Collegiate Athletic Directors' Perceptions of Academic Research: A Qualitative Analysis

Article excerpt

INTRODUCTION

Collegiate athletic programs are built and equipped with the resources for competition and the development of student athletes through the leadership and management of the athletic director (AD) (Carodine, Almond, & Gratto, 2002).

Collegiate ADs are the chief executive officers within the athletic department of the colleges and universities they serve. ADs in the National Collegiate Athletic Association (NCAA) lead nearly 35,000 employees in addition to more than 18,000 head coaches, 40,000 assistant coaches, and more than 430,000 student athletes; these athletes compete in 25 sports across three divisions (Irick, 2011; Zgonc, 2010).

ADs surround themselves with a staff to help manage the athletic department; however the administration of the entire organization and the social, emotional, academic, and athletic development of student-athletes is the ultimate responsibility of the AD. ADs are certainly in the public eye, by the nature of their position, much like any other top-level executive and maybe more so due to the passionate fan base that follows collegiate sport. Decisions made by ADs not only have an impact on student-athletes and athletic department staff, but the millions of collegiate fans. Ultimately, ADs are the decision-makers in regards to policy, budgeting, personnel, and governance of athletic departments. ADs also comprise the Division I Board of Directors within the National Collegiate Athletic Association (NCAA). The Board of Directors' responsibilities include establishing policy, serving on subcommittees, budgeting, championship governance and overseeing the Legislative and Leadership Councils (NCAA Academic Affairs and Membership Staff, 2011).
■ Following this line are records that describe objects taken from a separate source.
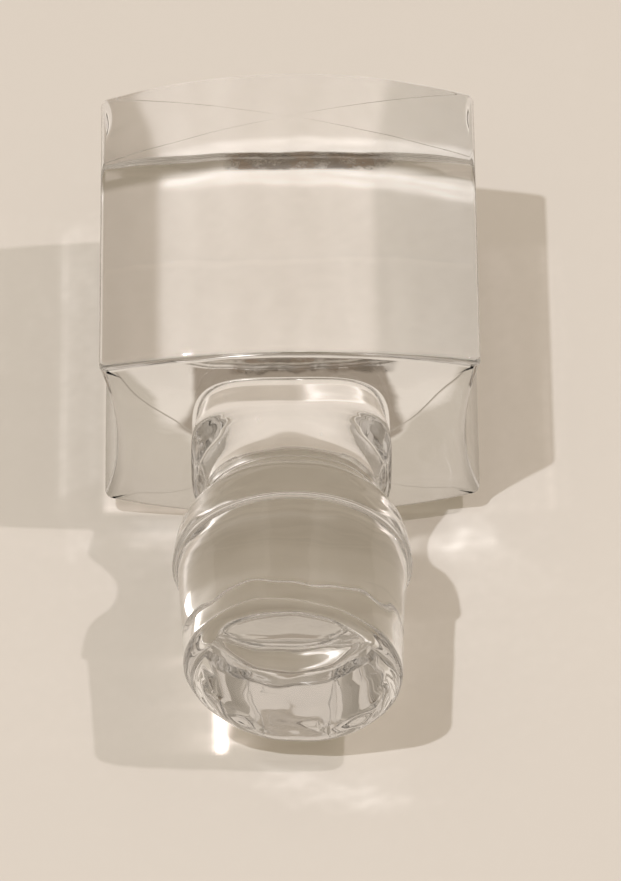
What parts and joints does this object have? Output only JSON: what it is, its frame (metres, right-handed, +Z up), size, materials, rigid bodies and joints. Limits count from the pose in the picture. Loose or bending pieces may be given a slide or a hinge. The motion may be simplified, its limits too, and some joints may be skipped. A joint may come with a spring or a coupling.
{
  "type": "glass stopper",
  "caption": "Clear glass stopper with a slab head, bowed faces, squarish root, rounded collar and tapered plug with a dished end, lying on its side.",
  "frame": {"origin": "centre of the bounding box's bottom: under the middle of the stopper's length, on the surface it lies on", "axes": "+Z up with the stopper lying on a broad face; the plug's axis is level along Y, with the plug towards -Y and the head towards +Y; +X across the head's width"},
  "size_m": [0.045, 0.0816, 0.0314],
  "materials": {
    "clear_glass": "fire-polished, clear and colourless, a little dirt along one lower edge"
  },
  "bodies": {
    "root": {"stopper": "clear_glass"}
  },
  "joints": []
}
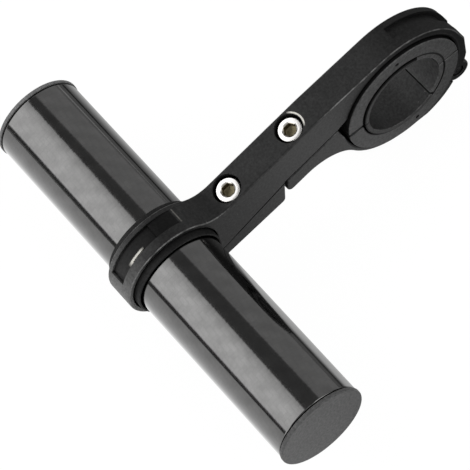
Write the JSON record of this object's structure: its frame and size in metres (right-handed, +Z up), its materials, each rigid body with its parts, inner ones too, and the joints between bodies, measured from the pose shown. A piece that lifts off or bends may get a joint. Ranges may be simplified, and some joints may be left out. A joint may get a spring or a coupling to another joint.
{
  "type": "handlebar extender",
  "caption": "Bicycle handlebar extender: carbon tube in a split ring of a moulded arm with a hinged bar clamp.",
  "frame": {"origin": "on the handlebar clamp's axis, in the middle of the moulded arm's width", "axes": "+X along the clamp's axis and the tube, +Y from the tube towards the handlebar clamp, +Z up, the side the screws go in from"},
  "size_m": [0.1062, 0.1, 0.037],
  "materials": {
    "arm_plastic": "satin glass-filled moulding",
    "jaw_plastic": "satin glass-filled moulding",
    "pin_steel": "blackened",
    "screw_steel": "bright",
    "nut_steel": "plain",
    "carbon_weave": "clear-coated twill weave",
    "cap_plastic": "satin",
    "sleeve_plastic": "dull",
    "shell_plastic": "fine matt",
    "liner_plastic": "fine matt"
  },
  "bodies": {
    "arm": {"arm_body": "arm_plastic", "hinge_pin": "pin_steel", "tube_clamp_nut": "nut_steel", "tube_liner": "sleeve_plastic", "outer_shim_upper": "shell_plastic", "inner_liner_upper": "liner_plastic"},
    "jaw": {"handlebar_jaw": "jaw_plastic", "handlebar_clamp_nut": "nut_steel", "outer_shim_lower": "shell_plastic", "inner_liner_lower": "liner_plastic"},
    "tube": {"carbon_tube": "carbon_weave", "end_plug_right": "cap_plastic", "end_plug_left": "cap_plastic"},
    "tube_screw": {"tube_clamp_screw": "screw_steel"},
    "handlebar_screw": {"handlebar_clamp_screw": "screw_steel"}
  },
  "joints": [
    {"name": "tube_slide", "type": "slide", "parent": "arm", "child": "tube", "axis": [1, 0, 0], "range_m": [-0.0485, 0.0415]},
    {"name": "jaw_hinge", "type": "hinge", "parent": "arm", "child": "jaw", "pos_m": [0, 0.01627, -0.01009], "axis": [1, 0, 0], "range_deg": [0, 80]},
    {"name": "tube_screw_out", "type": "slide", "parent": "arm", "child": "tube_screw", "axis": [0, -0.2453, 0.9694], "range_m": [0, 0.02]},
    {"name": "handlebar_screw_out", "type": "slide", "parent": "arm", "child": "handlebar_screw", "axis": [0, -0.2453, 0.9694], "range_m": [0, 0.02]}
  ]
}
ADs are certainly in a position where they must make many decisions regarding the direction of Division I collegiate athletics.

ADs have unique perspectives and experiences within intercollegiate athletics and higher education in general. Their insights have been a focus of academic research during the past several decades. ADs were the respondents in multiple studies with the following topics: AD perceptions of public relations (Ruihley & Fall, 2009), job satisfaction, (Davis, 2002; Hoch, 2003; Robinson, Peterson, Tedrick, & Carpenter, 2003), career progression (Fitzgerald, Sag aria, & Nelson, 1994), job stress (Copeland & Kirsch, 1995), managerial behavior (Davis, 2002; Hoch, 2003; Ryska, 2002; Seidler, Gerdy, & Cardinal, 1998), and demographic characteristics (Lapchick, Hoff, & Kaiser, 2011; Quarterman, 1992; Sander, 2011). In addition to being researched, ADs may find research useful because of the rise of business aspects in collegiate sport, the more time demands placed on them, and the increased media attention placed on their decisions (Copeland & Kirsch, 1995; Ryska, 2002). Some ADs are no longer able to interact directly with student athletes or staff members on a regular basis because of the time it takes to deal with "big picture" concerns such as budgeting, fundraising, department policy, personnel, compliance and public relations. ADs are often forced to take on the roles they feel are most important or essential and delegate additional tasks to others (Cunningham & Ashley, 2001). A purpose of research can be to gather data to further inform the everyday practice of ADs. This study's aim was to explore AD's participation in and perceptions of academic research and understand whether or not they apply this research in their everyday practice and decision-making.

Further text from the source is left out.